In an action to recover penalties and attorney's fees for the refusal of an insurer to pay a claim it must be shown that the refusal was in "bad faith," Code Ann. 56-1206 (Ga. L. 1960, pp. 289, 502; 1962, p. 712), and the burden is on the insured to show that such refusal was made in bad faith. Life & Cas. Ins. Co. v. Freemon, 80 Ga. App. 443
(c) (56 SE2d 303
); Pearl Assurance Co. v. Nichols, 73 Ga. App. 452
, 455 (37 SE2d 227
); Security Insurance Co. v. Hudgins, 87 Ga. App. 711 (1) (75 SE2d 267)
. "Bad faith," as the term is defined in Code Ann. 56-1206 (Ga. L. 1960, pp. 289, 502; 1962, p. 712), means "any frivolous and unfounded refusal in law or in fact to comply with the demand of the policyholder to pay according to the terms of the policy." Royal Ins. Co. v. Cohen, 105 Ga. App. 746
, 747 (125 SE2d 709
); American Fire &c. Co. v. Barfield, 81 Ga. App. 887 (60 SE2d 383)
The provision for damages and attorney's fees, being in the nature of a penalty, must be strictly construed, and in order for a recovery of such items to be had it must appear from the evidence that the company in bad faith refused to pay the claim within 60 days after a demand had been made. Alliance Ins. Co. v. Williamson, 36 Ga. App. 497 (6) (137 SE 277). "The recovery provided in the Civil Code, Section 2549 [Code Ann. 56-1206], is a penalty. Penalties and forfeitures are not favored. The right to such recovery must be clearly shown." Love v. National Liberty Ins. Co., 157 Ga. 259, 271 (121 SE 648).
"The question of good or bad faith on the part of the insurance company, in refusing to make payment to the beneficiary, can only be determined from evidence that is relevant and admissible for a determination of the case on its merits." New York Life Ins. Co. v. Ittner, 59 Ga. App. 89 (3) (200 SE 522). This court in Travelers Ins. Co. v. Sheppard, 85 Ga. 751, 765 (12 SE 18) said: "The faith of the company should not be judged by the preliminary proofs or other ex parte affidavits, but by the case made at the trial. The preliminary proofs go to the liability, not to the faith of the company. Its duty to pay, without delay or resistance, would arise out of the fact of accidental death and the reception of sufficient preliminary proofs, and that duty could not be made more obligatory by any additional information volunteered by the plaintiff before or after suit. In refusing payment after due demand according to the statute, the company would act at its peril, a peril neither increased nor diminished by the amount of information it might have or obtain, but only by the weakness or strength of its defense as manifested at the trial, any weakness in the plaintiff's case being, of course, counted as part of the strength of the defense. A defense going far enough to show reasonable and probable cause for making it, would vindicate the good faith of the company as effectually as would a complete defense to the action.
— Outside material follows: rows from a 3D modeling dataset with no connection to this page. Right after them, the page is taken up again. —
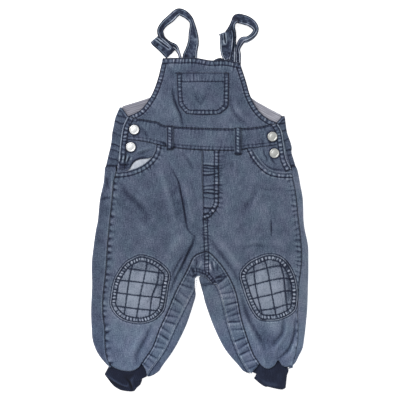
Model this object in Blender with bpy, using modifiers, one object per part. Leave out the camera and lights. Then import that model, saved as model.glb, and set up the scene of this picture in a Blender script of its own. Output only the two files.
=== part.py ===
"""Denim baby dungarees with knee patches and rib cuffs, laid flat on their back.

Every piece that a maker would cut and sew is one object. +X is the wearer's left hand side,
+Y points to the shoulder straps and +Z up from the table. Tables are in millimetres.
"""

import math

import bpy

MM = 0.001

# Driving dimensions, in millimetres.
DENIM = 1.0
LINING = 1.0
RIB = 1.2
STRAP = 1.6
GAP = 0.3
SEAM_GAP = 0.6
BUTTON_RADIUS = 7.0
BUTTON_HEIGHT = 3.2
BACK_FOLD_HEIGHT = 6.8
LEG_FOLD_HEIGHT = 10.0
CROTCH = -112.0
CROTCH_BLEND = 60.0

# Between these stations the backs change from lying flat to curling up into leg tubes.
CURL_START = -106.0
CURL_END = -116.0
FLAT_TAIL = 2.0
CURL_SLACK = 1.8

# Height of the top cloth: at the side edges and along the middle, for each station y.
TOP_HEIGHT = [
    (206, 6.3, 8.6),
    (190, 6.3, 8.8),
    (170, 5.8, 8.9),
    (150, 6.0, 9.4),
    (128, 8.6, 10.6),
    (112, 10.0, 11.9),
    (60, 10.0, 13.4),
    (0, 10.0, 15.0),
    (-60, 10.0, 15.5),
    (-200, 10.0, 15.0),
    (-235, 10.0, 12.6),
    (-262, 9.6, 10.8),
]

# Where the top cloth's side edges run, for each station y.
SPAN = [
    (206, -56, 60),
    (175, -62, 66),
    (150, -72, 75),
    (129, -90, 88),
    (118, -112, 110),
    (60, -128, 130),
    (46, -137, 141),
    (0, -145, 149),
    (-45, -151, 152),
    (-94, -157, 157),
    (-161, -157, 155),
    (-204, -154, 151),
    (-228, -146, 143),
    (-246, -131, 132),
    (-262, -118, 120),
]

# Inner folds of the legs below the crotch: y, fold of the left leg, fold of the right leg.
INNER_FOLDS = [
    (-50, 8, 8),
    (-104, -3, -2),
    (-112, -3.6, -2.4),
    (-116, -7.5, -1.8),
    (-128, -7.5, 1),
    (-139, -7, 4),
    (-160, -12, 11),
    (-184, -21, 20),
    (-212, -36, 34),
    (-236, -51, 53),
    (-262, -78, 80),
]

# Side folds of the back above the waist seam: y, left, right.
BACK_FOLDS = [
    (134, -117, 121),
    (119, -122, 125),
    (94, -127, 129),
    (67, -132, 134),
    (50, -137, 139),
]

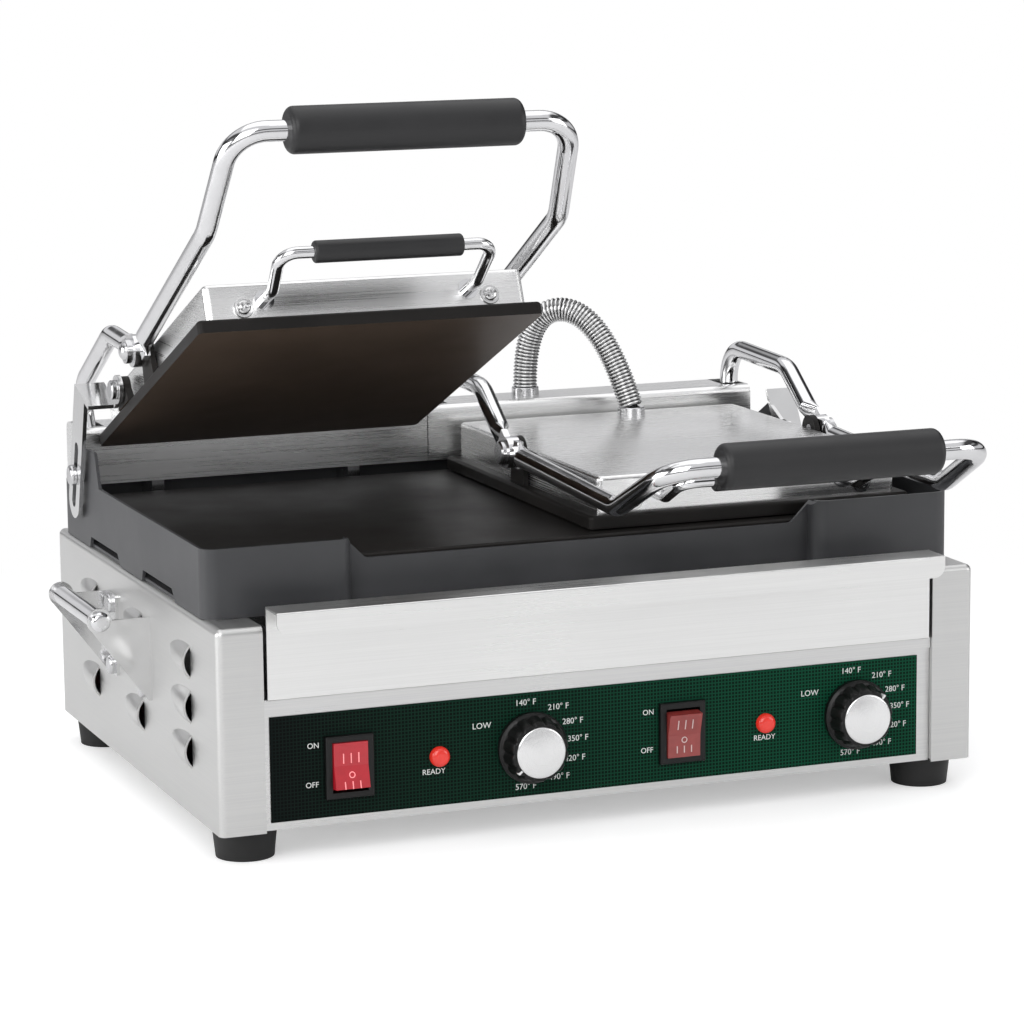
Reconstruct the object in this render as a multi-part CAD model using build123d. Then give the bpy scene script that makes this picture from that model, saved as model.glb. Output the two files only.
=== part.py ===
from build123d import *
import math
import os

# Housing
HOUSING_D = 350.0
FOOT_H = 18.0
HOUSING_TOP = 138.0
SHEET = 1.5
POST_W = 27.3
POST_RETURN = 10.0
FLANGE = 12.0
PANEL_BEND = 4.0
SEAT_GAP = 0.2

# Rubber feet
FOOT_TOP_R = 19.0
FOOT_BOTTOM_R = 17.0
FOOT_INSET_X = 22.0
FOOT_FRONT_Y = 26.0
FOOT_REAR_Y = 325.0
FOOT_SCREW_R = 3.0
FOOT_RECESS_R = 7.0
FOOT_RECESS_H = 8.0

# Side louvres
LOUVRE_L = 42.0
LOUVRE_H = 20.0
LOUVRE_OUT = 4.5
LOUVRE_WALL = 1.2
LOUVRE_FRONT_Y = 54.0
LOUVRE_STEP_Y = 101.0
LOUVRE_LOW_Z = 56.0
LOUVRE_HIGH_Z = 109.0

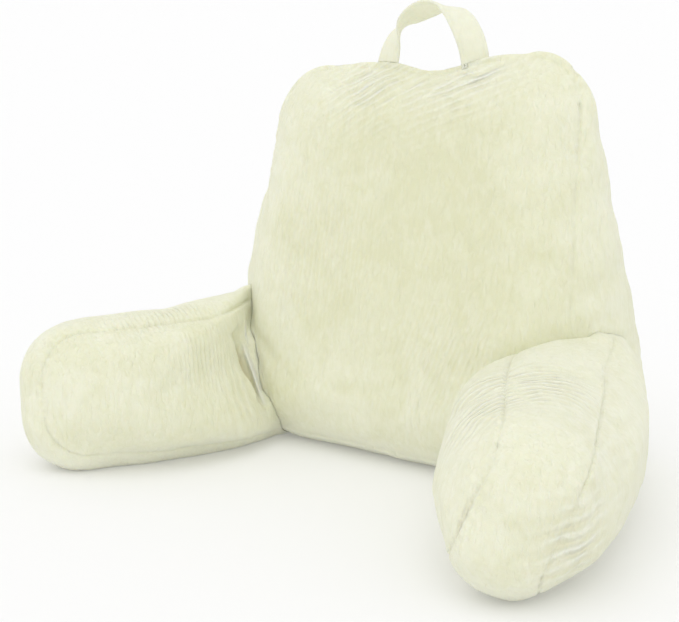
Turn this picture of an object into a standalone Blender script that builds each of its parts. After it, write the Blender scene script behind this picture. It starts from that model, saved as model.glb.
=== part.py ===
# Reading pillow: a wedge-shaped back cushion, two bolster arms sewn to its lower corners
# and a strap handle sewn into its top seam. Metres, +Z up, the sitter faces -Y.
# The origin is the middle of the back cushion's flat base.
import bpy
import bmesh
from math import cos, exp, pi, radians, sin, sqrt
from mathutils import Vector

for old in list(bpy.data.objects):
    bpy.data.objects.remove(old, do_unlink=True)

# Back cushion: outline of its seam seen from the front
BACK_HALF_WIDTH_FOOT = 0.241
BACK_HALF_WIDTH_TOP = 0.200
BACK_SEAM_FOOT = 0.022
BACK_SEAM_TOP = 0.445
BACK_FOOT_RADIUS = 0.030
BACK_TOP_RADIUS = 0.055
# the right shoulder stands higher than the left by this slope
BACK_TOP_SLOPE = 0.080
# the front panel would meet the floor this far forward of the middle of the base
BACK_FRONT_FOOT = -0.110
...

On the other hand, any defense not manifesting such reasonable and probable cause, would expose the company to the imputation of bad faith and to the assessment of damages therefor under section 2850 of the code."
The burden of proof of bad faith for failure or refusal to pay the claim within sixty days after a demand being on the beneficiary, the mere fact that the insurer did not comply with the demand is not evidence of bad faith, nor is any burden thereby cast on the insurer to prove good faith. The plaintiff, in the trial of the case, must prove by competent evidence that the refusal to pay was in bad faith. At such time the insurer, having the right to defend as against any liability on the policy, has also the right to show good faith in refusing to pay in reply to the plaintiff's charge and evidence that the refusal was in bad faith.
To support her position the defendant in error relies on Reserve Life Ins. Co. v. Peavy, 98 Ga. App. 268
, 270 (105 SE2d 465
). In the Peavy case, while it is stated in the opinion that liability for the penalty and attorney's fees attaches when the insurers in bad faith, after a sixty day demand for payment, fails or refuses the demand, we do not agree with the statement that such "is true regardless of whether at a later date there is reasonable cause to refuse the claim of loss." As was said in Travelers Ins. Co. v. Sheppard, 85 Ga. 751
, supra, the faith of the insurer should be judged by the case made at the trial and not by preliminary proof, and a defense on the trial showing a reasonable and probable cause for refusing to pay would vindicate the good faith of the insurer as effectually as would a complete defense to the action.
Our answer to the first certified question is "Yes."
Having answered the first certified question in the affirmative, no answer is required to the second.
The first certified question is answered in the affirmative. All the Justices concur.